• **Your goal**
Reproduce, without any change, the span of lines from the opening of the records below to the line containing "SILK_THICKNESS = 0.0004", inclusive.

• **Excerpted records**

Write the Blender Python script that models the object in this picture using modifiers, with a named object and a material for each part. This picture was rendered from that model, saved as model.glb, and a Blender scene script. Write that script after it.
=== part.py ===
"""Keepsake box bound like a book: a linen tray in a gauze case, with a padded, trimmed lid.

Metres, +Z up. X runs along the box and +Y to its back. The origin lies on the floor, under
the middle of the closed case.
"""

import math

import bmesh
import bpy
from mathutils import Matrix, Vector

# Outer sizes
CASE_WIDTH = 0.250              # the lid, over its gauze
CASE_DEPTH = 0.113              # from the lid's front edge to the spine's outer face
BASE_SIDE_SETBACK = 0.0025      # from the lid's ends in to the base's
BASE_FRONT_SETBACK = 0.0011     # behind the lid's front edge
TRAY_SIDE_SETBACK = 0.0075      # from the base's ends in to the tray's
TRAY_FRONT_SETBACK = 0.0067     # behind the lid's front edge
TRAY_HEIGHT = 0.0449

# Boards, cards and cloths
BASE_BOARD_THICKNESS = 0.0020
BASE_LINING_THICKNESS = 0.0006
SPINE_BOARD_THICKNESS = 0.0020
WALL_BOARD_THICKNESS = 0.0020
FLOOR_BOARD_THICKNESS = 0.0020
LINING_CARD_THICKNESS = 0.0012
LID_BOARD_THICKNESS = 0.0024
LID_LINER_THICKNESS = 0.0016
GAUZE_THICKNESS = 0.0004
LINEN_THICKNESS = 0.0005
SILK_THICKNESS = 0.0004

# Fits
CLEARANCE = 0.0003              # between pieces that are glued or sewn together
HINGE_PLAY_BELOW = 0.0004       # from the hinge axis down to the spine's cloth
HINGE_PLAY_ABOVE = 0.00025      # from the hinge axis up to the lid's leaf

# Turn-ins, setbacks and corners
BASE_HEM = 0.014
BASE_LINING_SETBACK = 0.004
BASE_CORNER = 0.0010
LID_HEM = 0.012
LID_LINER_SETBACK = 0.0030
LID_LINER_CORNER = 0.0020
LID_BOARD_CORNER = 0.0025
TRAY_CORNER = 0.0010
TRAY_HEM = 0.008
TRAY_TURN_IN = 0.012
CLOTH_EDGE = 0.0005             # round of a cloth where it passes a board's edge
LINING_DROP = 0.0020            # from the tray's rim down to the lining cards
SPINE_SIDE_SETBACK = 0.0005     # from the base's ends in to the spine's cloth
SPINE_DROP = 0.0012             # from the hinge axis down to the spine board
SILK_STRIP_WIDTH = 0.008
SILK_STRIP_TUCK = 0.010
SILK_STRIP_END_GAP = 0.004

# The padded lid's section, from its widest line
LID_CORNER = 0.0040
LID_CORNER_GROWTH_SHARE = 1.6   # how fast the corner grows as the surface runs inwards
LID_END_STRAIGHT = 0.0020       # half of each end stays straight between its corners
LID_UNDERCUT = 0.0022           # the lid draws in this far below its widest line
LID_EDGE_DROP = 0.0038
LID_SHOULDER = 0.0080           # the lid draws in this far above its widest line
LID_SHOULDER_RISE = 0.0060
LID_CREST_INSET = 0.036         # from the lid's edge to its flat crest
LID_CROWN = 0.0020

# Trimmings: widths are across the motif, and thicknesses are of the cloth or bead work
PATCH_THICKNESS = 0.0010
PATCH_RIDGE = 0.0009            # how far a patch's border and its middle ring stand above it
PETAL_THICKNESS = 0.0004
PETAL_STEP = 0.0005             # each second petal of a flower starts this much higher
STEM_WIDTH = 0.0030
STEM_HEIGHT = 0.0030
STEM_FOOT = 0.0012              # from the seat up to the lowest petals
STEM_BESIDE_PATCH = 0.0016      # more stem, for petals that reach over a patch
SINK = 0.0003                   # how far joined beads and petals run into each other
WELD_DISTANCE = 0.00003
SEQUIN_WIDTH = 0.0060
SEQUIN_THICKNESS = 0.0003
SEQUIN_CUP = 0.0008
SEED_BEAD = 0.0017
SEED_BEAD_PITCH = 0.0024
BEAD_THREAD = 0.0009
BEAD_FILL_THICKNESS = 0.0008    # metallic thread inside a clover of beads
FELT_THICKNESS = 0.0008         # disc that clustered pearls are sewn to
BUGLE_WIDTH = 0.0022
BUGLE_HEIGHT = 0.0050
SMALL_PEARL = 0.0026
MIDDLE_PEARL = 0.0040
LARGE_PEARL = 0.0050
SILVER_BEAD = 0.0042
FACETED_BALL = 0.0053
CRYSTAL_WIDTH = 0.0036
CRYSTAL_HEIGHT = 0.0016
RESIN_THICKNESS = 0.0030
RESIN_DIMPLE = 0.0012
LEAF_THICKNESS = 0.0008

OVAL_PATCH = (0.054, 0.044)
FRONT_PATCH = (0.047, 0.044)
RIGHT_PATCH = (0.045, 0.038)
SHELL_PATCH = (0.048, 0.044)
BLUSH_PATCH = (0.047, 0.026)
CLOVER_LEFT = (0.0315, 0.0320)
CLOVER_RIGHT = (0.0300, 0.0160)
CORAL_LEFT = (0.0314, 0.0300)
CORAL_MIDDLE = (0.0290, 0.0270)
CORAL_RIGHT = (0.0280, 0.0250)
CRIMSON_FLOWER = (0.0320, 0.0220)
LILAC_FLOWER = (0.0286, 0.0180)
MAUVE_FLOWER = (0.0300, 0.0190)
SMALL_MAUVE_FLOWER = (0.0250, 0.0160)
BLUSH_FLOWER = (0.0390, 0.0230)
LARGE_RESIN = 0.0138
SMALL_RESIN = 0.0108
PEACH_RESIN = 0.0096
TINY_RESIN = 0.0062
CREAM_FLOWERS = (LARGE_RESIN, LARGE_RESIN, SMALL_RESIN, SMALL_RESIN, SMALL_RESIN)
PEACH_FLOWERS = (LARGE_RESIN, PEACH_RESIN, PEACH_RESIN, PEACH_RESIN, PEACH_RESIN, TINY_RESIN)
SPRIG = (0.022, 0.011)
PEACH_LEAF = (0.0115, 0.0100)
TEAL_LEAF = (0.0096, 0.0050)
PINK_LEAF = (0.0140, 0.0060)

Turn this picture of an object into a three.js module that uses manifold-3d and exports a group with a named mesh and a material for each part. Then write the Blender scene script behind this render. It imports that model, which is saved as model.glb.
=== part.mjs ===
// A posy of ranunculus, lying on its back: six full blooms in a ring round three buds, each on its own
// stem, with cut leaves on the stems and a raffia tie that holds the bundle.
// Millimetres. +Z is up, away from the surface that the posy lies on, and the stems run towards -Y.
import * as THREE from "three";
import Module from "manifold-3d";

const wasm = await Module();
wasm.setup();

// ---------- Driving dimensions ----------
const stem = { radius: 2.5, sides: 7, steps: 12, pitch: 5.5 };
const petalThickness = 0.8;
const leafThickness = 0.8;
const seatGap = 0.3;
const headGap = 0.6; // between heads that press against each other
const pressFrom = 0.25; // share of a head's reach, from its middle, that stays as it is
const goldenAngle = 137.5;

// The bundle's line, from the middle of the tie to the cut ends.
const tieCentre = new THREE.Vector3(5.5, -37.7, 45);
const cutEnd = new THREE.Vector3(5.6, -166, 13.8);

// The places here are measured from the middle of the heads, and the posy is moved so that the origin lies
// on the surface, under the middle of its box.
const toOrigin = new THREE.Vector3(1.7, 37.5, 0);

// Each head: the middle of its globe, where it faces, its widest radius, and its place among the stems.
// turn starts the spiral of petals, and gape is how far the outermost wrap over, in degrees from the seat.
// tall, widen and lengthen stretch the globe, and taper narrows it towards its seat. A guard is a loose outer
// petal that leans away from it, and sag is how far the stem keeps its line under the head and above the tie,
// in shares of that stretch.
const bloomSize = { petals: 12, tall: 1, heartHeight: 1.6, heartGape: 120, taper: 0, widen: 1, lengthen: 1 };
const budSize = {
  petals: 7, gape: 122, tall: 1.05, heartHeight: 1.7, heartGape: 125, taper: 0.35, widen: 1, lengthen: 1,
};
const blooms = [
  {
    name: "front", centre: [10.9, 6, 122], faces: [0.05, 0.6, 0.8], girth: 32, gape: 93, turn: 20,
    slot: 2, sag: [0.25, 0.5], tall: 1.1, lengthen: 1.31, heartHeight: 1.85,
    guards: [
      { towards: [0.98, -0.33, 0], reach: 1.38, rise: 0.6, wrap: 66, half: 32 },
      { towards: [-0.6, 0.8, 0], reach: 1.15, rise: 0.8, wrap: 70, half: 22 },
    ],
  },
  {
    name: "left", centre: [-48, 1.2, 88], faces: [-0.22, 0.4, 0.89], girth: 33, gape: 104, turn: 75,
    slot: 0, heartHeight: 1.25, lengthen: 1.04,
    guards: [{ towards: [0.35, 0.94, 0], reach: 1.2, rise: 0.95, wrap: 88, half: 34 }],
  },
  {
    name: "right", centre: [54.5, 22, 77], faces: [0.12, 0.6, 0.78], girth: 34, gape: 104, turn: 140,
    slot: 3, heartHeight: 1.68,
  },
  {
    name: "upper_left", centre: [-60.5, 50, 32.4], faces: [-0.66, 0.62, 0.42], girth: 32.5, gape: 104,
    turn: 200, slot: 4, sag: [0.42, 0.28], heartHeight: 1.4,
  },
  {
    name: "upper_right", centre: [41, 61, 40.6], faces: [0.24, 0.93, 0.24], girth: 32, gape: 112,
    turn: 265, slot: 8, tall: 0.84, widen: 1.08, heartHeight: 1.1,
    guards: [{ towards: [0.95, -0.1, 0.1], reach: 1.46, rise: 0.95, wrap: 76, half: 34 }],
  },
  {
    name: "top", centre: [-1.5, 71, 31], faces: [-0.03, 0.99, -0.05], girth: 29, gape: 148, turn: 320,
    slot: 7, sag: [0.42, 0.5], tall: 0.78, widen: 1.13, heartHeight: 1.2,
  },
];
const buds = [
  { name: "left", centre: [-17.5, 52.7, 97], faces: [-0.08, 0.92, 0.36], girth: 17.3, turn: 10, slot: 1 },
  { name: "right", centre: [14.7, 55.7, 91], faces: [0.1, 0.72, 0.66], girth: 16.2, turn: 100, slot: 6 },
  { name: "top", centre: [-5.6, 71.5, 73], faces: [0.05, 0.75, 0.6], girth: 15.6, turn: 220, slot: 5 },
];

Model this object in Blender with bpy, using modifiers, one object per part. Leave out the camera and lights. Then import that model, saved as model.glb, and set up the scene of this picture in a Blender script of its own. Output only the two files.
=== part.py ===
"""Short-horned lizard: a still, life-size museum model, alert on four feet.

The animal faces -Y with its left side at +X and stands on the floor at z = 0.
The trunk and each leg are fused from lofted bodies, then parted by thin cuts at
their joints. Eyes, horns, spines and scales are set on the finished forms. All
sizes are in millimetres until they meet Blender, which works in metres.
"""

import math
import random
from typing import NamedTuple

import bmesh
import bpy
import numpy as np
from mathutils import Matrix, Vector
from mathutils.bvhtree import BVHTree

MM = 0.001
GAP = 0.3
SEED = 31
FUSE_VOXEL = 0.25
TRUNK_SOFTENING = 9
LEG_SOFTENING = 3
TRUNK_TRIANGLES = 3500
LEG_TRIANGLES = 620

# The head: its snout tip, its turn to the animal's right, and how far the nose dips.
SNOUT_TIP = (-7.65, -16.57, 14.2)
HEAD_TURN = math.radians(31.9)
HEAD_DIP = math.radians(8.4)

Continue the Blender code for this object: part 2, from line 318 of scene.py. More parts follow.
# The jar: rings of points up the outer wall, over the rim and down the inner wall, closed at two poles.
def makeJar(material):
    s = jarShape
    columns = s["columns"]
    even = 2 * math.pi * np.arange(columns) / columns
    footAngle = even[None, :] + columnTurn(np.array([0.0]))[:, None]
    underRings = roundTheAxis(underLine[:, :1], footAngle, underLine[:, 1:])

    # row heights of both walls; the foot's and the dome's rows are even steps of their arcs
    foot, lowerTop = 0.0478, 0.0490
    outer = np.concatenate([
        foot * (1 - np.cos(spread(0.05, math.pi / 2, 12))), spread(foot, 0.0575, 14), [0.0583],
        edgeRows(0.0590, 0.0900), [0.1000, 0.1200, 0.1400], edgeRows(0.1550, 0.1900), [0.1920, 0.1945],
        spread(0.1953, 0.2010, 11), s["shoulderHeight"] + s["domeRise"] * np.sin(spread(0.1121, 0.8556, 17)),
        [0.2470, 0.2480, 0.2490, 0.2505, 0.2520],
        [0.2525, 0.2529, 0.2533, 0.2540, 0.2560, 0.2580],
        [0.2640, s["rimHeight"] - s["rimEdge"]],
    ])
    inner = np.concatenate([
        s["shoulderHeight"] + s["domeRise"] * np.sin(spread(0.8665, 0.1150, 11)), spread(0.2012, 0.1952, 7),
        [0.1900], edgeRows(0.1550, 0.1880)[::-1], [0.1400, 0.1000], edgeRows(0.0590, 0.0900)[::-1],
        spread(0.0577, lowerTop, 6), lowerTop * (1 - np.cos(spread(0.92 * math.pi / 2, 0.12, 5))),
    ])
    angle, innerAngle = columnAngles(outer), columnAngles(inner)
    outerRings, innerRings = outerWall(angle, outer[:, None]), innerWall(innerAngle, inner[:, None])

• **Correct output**
Write the Blender Python script that models the object in this picture using modifiers, with a named object and a material for each part. This picture was rendered from that model, saved as model.glb, and a Blender scene script. Write that script after it.
=== part.py ===
"""Keepsake box bound like a book: a linen tray in a gauze case, with a padded, trimmed lid.

Metres, +Z up. X runs along the box and +Y to its back. The origin lies on the floor, under
the middle of the closed case.
"""

import math

import bmesh
import bpy
from mathutils import Matrix, Vector

# Outer sizes
CASE_WIDTH = 0.250              # the lid, over its gauze
CASE_DEPTH = 0.113              # from the lid's front edge to the spine's outer face
BASE_SIDE_SETBACK = 0.0025      # from the lid's ends in to the base's
BASE_FRONT_SETBACK = 0.0011     # behind the lid's front edge
TRAY_SIDE_SETBACK = 0.0075      # from the base's ends in to the tray's
TRAY_FRONT_SETBACK = 0.0067     # behind the lid's front edge
TRAY_HEIGHT = 0.0449

# Boards, cards and cloths
BASE_BOARD_THICKNESS = 0.0020
BASE_LINING_THICKNESS = 0.0006
SPINE_BOARD_THICKNESS = 0.0020
WALL_BOARD_THICKNESS = 0.0020
FLOOR_BOARD_THICKNESS = 0.0020
LINING_CARD_THICKNESS = 0.0012
LID_BOARD_THICKNESS = 0.0024
LID_LINER_THICKNESS = 0.0016
GAUZE_THICKNESS = 0.0004
LINEN_THICKNESS = 0.0005
SILK_THICKNESS = 0.0004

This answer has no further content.